I’m not sure we always understand just what this means. It means a whole lot more than flashing a peace sign. It means I forgive you. It means I still love you, in spite of what has passed between us, we’re good; nothing stands between us now. We’re whole, you and I. But peace was not among the things they were expecting.

We use that word all kinds of ways, even flippantly. The peace sign is just a fashion statement. It means nothing. We pass the peace in our congregation, but sometimes that means nothing more than sharing tidbits of gossip with each other or confirming when the next committee meeting will take place.

“They have treated the wounds of my people carelessly, saying ‘peace, peace,’ when there is no peace.” We hear from the prophet Jeremiah. Too often we use that word carelessly, because we don’t want to have to understand what real peace will demand of us. To treat the wounds with care, to dress the wounds with love.

When Jesus brings greetings of peace to his beloved disciples in that upper room, his disciples who abandoned and betrayed him, he is bringing them so much more than we are inclined to hear. He brings them forgiveness; he restores them to wholeness. Peace.

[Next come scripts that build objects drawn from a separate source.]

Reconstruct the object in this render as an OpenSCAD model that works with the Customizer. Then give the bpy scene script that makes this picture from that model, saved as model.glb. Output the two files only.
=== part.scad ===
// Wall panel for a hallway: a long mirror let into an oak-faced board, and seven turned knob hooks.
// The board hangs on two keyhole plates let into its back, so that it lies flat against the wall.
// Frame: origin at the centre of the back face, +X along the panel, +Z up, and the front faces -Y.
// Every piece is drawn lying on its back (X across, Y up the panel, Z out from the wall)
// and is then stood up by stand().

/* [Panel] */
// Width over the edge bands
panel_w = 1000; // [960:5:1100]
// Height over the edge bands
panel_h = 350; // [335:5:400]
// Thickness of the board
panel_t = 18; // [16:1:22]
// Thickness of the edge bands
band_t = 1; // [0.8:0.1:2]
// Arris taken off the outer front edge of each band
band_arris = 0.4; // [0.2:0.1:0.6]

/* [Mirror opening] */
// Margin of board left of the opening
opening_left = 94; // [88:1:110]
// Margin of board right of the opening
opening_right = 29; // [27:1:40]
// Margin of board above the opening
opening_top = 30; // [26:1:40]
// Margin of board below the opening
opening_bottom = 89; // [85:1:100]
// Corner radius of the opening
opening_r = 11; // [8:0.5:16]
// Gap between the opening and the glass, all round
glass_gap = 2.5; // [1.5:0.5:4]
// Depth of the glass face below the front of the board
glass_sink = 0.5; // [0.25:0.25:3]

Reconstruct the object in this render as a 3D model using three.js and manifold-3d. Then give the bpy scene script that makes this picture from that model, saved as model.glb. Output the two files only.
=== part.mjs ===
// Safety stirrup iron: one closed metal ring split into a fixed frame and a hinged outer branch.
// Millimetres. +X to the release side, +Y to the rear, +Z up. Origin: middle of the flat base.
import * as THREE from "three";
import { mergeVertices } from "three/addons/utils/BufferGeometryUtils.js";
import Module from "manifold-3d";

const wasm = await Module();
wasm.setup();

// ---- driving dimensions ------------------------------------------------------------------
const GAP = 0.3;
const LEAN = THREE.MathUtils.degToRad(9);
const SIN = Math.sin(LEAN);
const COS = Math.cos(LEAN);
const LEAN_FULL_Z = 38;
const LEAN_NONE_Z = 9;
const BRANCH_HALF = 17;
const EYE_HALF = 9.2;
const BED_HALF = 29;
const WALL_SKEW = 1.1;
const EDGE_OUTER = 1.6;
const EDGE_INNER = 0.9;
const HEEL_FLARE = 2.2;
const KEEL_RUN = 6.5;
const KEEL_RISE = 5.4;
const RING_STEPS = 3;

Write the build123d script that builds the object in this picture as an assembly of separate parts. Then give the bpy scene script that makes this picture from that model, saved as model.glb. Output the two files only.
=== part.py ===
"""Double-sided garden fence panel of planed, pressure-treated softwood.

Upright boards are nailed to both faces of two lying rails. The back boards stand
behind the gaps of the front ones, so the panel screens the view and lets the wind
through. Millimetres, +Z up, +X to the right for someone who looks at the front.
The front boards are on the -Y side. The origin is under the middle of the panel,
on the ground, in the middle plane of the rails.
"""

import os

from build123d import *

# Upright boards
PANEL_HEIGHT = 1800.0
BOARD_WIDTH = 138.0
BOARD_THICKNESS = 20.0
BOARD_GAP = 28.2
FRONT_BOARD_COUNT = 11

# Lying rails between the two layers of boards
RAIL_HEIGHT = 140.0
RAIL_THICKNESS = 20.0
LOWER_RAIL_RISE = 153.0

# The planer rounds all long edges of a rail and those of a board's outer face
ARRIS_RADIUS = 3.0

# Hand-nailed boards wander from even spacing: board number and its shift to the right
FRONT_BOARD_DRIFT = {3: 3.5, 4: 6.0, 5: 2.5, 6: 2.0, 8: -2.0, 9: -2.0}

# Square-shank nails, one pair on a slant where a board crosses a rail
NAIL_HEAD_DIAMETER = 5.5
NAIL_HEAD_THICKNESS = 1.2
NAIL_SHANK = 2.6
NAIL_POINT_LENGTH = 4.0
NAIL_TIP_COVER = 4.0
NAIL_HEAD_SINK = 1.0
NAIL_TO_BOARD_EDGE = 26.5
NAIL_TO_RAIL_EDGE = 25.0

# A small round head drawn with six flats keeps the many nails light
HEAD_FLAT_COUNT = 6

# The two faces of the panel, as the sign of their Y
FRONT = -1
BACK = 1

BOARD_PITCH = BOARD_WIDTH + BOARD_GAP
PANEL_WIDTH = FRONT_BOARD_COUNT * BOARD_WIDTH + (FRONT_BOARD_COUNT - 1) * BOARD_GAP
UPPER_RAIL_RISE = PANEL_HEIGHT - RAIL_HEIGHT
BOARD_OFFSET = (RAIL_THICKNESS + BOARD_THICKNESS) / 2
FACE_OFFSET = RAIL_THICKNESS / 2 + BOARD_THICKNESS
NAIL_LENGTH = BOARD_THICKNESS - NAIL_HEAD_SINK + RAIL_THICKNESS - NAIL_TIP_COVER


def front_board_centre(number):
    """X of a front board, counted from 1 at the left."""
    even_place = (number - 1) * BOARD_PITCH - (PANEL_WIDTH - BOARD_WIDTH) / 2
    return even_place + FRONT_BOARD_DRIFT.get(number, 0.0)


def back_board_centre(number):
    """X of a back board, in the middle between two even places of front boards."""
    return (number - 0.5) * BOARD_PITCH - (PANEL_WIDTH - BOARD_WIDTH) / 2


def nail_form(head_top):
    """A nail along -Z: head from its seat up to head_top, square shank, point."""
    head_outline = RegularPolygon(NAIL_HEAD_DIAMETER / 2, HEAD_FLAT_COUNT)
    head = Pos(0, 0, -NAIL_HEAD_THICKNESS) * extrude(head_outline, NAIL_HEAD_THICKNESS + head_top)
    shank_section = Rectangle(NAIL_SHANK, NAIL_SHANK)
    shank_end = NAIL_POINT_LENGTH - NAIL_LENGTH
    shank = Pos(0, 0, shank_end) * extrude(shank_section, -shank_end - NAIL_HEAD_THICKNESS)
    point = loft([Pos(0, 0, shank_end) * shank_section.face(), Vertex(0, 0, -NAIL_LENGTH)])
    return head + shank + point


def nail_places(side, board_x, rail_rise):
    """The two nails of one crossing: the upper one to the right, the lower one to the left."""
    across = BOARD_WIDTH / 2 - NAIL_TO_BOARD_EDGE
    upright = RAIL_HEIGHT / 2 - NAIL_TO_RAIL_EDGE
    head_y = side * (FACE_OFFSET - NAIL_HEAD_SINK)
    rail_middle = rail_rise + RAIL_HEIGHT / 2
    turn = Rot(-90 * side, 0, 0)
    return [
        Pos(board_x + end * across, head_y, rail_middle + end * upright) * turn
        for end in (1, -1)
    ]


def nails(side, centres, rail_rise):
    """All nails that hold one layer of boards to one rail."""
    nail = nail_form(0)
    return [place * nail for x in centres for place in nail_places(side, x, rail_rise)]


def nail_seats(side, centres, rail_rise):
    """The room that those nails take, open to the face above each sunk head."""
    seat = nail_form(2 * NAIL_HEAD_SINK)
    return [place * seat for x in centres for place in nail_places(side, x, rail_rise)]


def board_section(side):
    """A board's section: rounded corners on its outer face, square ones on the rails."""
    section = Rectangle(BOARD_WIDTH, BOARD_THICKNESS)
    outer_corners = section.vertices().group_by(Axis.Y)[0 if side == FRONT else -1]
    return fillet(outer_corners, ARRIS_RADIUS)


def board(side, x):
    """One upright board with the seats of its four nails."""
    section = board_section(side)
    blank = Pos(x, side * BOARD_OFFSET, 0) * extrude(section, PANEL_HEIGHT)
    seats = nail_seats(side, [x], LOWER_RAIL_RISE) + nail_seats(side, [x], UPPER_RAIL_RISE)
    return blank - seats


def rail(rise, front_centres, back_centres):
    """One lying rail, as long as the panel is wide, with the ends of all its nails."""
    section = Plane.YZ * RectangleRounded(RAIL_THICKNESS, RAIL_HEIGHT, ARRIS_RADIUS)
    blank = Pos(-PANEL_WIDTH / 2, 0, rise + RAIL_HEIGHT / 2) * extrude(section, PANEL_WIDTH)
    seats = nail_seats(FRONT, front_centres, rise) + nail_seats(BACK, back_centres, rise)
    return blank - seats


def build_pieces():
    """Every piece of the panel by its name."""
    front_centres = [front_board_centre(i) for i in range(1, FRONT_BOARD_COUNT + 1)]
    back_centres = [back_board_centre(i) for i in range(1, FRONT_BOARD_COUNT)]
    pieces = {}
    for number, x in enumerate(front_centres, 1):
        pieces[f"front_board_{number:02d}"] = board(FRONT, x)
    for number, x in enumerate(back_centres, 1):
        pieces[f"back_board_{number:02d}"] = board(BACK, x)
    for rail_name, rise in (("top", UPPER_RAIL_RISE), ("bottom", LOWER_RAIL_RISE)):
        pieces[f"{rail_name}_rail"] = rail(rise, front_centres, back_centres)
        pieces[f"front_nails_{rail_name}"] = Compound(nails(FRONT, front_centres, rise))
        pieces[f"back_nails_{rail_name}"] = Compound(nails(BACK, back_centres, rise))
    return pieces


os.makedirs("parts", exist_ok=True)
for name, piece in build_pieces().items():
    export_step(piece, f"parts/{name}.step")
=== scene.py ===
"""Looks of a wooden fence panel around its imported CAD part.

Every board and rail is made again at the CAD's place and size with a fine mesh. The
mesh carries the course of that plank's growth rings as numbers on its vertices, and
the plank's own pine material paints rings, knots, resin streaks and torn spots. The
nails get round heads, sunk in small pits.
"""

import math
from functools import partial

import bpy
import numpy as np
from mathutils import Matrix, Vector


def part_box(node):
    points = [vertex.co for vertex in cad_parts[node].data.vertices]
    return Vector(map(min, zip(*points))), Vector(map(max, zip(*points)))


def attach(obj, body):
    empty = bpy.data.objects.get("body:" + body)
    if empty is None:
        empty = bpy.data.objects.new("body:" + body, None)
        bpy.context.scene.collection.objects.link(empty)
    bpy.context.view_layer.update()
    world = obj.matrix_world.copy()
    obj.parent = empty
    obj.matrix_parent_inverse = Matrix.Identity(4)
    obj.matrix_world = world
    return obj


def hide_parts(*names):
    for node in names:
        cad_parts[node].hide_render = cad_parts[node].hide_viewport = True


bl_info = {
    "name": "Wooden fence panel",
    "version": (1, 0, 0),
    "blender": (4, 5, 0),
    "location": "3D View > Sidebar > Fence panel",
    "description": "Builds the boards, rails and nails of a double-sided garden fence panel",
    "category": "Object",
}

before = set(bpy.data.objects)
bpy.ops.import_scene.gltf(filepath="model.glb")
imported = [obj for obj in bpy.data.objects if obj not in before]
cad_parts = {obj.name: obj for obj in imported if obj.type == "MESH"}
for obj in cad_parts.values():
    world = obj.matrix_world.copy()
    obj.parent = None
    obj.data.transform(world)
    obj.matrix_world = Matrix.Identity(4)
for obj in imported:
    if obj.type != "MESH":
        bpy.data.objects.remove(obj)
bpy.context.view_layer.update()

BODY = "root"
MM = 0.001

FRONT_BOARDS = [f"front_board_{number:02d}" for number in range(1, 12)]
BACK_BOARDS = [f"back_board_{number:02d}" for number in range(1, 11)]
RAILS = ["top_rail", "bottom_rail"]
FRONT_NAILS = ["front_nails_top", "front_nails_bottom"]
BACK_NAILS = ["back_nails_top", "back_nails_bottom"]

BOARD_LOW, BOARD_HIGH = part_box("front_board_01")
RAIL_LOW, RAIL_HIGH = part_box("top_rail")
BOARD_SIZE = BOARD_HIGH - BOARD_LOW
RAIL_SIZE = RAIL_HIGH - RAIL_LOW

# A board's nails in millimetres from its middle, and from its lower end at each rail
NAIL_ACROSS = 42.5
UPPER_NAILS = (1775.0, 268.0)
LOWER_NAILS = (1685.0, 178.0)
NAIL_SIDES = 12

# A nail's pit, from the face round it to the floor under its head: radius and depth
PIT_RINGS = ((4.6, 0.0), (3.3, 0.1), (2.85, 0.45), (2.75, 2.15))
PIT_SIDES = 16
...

And he comes to them again at the lakeshore, while they are out fishing. They went back to what was familiar, fishing, perhaps thinking that it would be their future. They were not dead, and apparently were going to be alive for some indefinite length of time, so they would need to figure out what was next. Fishing was an obvious choice – for people who didn’t yet see the full extent of the change that had been wrought.

It didn’t work out well for them that night, though; they caught nothing. They might have seen this as a sign, or not. No doubt there had been other nights when they came up empty. At any rate, Jesus again appears to them, and we can see that they are still not comfortable with the post-resurrection Jesus. Silence. It seems like Jesus is doing all the talking.

But after the meal he turns to Peter. Simon, he calls him now – his former name. The name he had before Jesus anointed him as the foundation upon which his church would be built. Simon, he says, do you love me?

Then Simon Peter and Jesus begin a little dance. Simon, do you love me? Yes, Lord, I love you. Then feed my sheep. Simon, do you love me? Yes, Lord, I love you. Then feed my sheep. Simon, do you love me? Yes, Lord, I love you. Then feed my sheep.

Three times they repeat this, varying the words slightly. And Peter’s feelings begin to resurface during this dance – his guilt, his love, his shame, his hurt, his sense of helplessness, even hopelessness. Lord, he says, you know everything.

Everything – you know what I did, of which I am ashamed. And you know my shame, too. You know all of it, so you know how much I still do, and always have loved you.

As painful as this was for Peter, it was necessary. He needed to face all of this for him to be fully redeemed. Redemption doesn’t come cheap. It costs something.

Grace costs something. We know what it cost Jesus – his suffering and death, a journey through hell and back. We know this grace he brings is not cheap.

But do we know that it costs us something too? And do we know what it costs? It costs us our complacency; the denial of our complicity in the sin of the world; any privilege of hate. We give these things up for the sake of grace and peace.

Christ came to his disciples three times, John says, enough times to offer them his forgiveness, to offer them a chance to redeem themselves, to offer them a path forward. Grace and peace, he gives to them – through his broken body and the blood he shed – so that they may have life in abundance.

Christ came to them three times, John says, but he comes to us still, offering these same gifts.

May you receive these gifts:

May you know that as much as we bear responsibility for the brokenness and the hurting of this world, we are forgiven.

May you be blessed with the knowledge of your part in all things – the sin and the healing of the world.

May you hear the call of Christ to extend his forgiveness, to love his people, to feed his lambs.

And may grace and peace be yours in abundance.